**Source material**.
++++

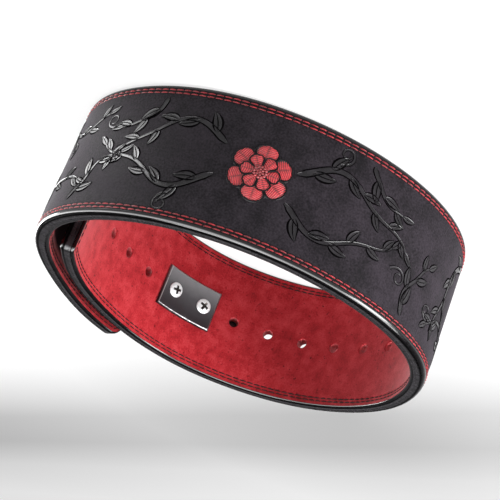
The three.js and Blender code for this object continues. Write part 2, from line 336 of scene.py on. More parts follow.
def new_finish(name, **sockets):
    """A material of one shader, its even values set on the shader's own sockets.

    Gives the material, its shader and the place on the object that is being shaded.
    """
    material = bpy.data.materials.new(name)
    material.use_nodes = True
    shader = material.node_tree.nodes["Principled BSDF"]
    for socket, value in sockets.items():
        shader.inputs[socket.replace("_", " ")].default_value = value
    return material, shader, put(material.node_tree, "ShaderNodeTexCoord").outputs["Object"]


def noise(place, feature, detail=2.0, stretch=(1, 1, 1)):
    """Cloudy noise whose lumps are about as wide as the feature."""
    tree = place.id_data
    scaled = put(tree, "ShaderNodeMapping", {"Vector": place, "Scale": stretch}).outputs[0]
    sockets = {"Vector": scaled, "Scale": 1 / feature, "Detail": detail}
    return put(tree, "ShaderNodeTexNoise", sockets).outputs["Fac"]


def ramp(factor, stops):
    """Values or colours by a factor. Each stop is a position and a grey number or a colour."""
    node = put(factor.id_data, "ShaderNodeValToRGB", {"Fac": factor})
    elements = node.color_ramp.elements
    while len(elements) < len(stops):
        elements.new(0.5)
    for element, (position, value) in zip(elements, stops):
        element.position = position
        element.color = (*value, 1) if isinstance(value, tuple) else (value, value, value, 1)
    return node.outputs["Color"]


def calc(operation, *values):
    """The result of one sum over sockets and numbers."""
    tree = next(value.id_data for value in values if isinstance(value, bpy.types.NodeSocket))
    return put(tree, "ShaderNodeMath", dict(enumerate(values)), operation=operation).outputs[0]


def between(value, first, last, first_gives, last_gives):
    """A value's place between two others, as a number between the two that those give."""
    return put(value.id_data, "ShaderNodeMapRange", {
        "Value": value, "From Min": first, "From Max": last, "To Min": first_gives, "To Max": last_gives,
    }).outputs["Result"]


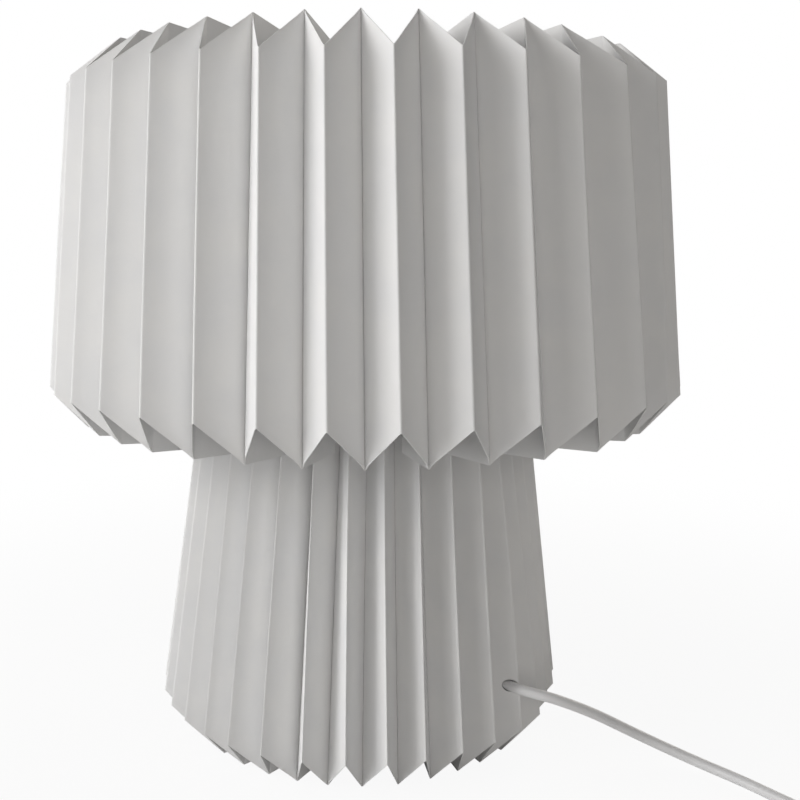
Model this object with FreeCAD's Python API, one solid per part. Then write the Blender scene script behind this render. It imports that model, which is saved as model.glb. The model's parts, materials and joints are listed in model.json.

++++

**Work to do**.
Copy the records above exactly as they appear.

**Completed task**.
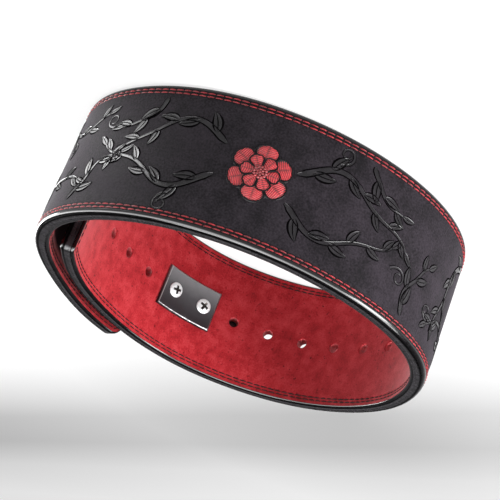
The three.js and Blender code for this object continues. Write part 2, from line 336 of scene.py on. More parts follow.
def new_finish(name, **sockets):
    """A material of one shader, its even values set on the shader's own sockets.

    Gives the material, its shader and the place on the object that is being shaded.
    """
    material = bpy.data.materials.new(name)
    material.use_nodes = True
    shader = material.node_tree.nodes["Principled BSDF"]
    for socket, value in sockets.items():
        shader.inputs[socket.replace("_", " ")].default_value = value
    return material, shader, put(material.node_tree, "ShaderNodeTexCoord").outputs["Object"]


def noise(place, feature, detail=2.0, stretch=(1, 1, 1)):
    """Cloudy noise whose lumps are about as wide as the feature."""
    tree = place.id_data
    scaled = put(tree, "ShaderNodeMapping", {"Vector": place, "Scale": stretch}).outputs[0]
    sockets = {"Vector": scaled, "Scale": 1 / feature, "Detail": detail}
    return put(tree, "ShaderNodeTexNoise", sockets).outputs["Fac"]


def ramp(factor, stops):
    """Values or colours by a factor. Each stop is a position and a grey number or a colour."""
    node = put(factor.id_data, "ShaderNodeValToRGB", {"Fac": factor})
    elements = node.color_ramp.elements
    while len(elements) < len(stops):
        elements.new(0.5)
    for element, (position, value) in zip(elements, stops):
        element.position = position
        element.color = (*value, 1) if isinstance(value, tuple) else (value, value, value, 1)
    return node.outputs["Color"]


def calc(operation, *values):
    """The result of one sum over sockets and numbers."""
    tree = next(value.id_data for value in values if isinstance(value, bpy.types.NodeSocket))
    return put(tree, "ShaderNodeMath", dict(enumerate(values)), operation=operation).outputs[0]


def between(value, first, last, first_gives, last_gives):
    """A value's place between two others, as a number between the two that those give."""
    return put(value.id_data, "ShaderNodeMapRange", {
        "Value": value, "From Min": first, "From Max": last, "To Min": first_gives, "To Max": last_gives,
    }).outputs["Result"]


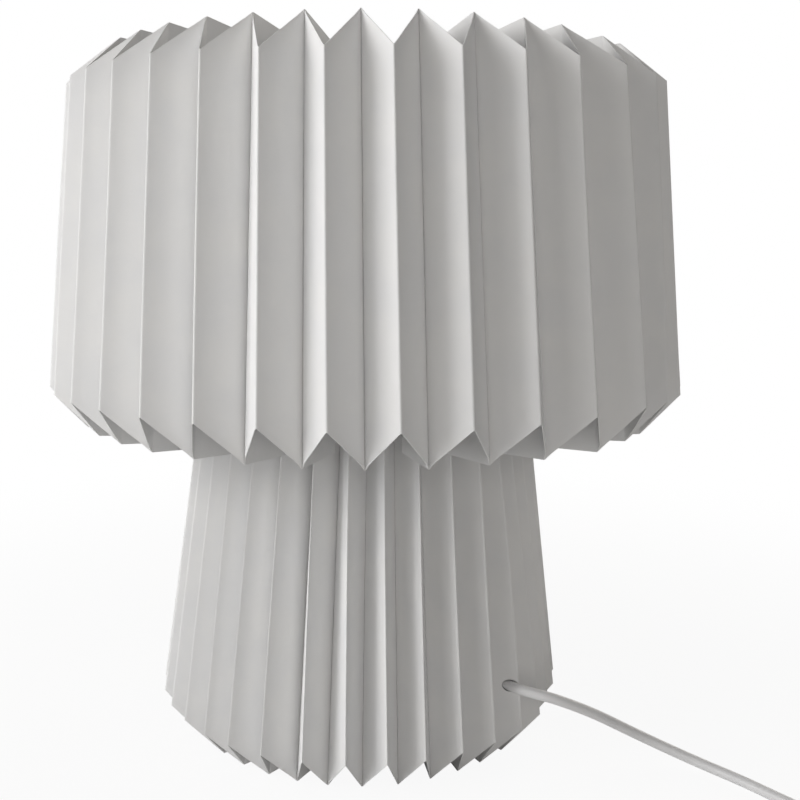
Model this object with FreeCAD's Python API, one solid per part. Then write the Blender scene script behind this render. It imports that model, which is saved as model.glb. The model's parts, materials and joints are listed in model.json.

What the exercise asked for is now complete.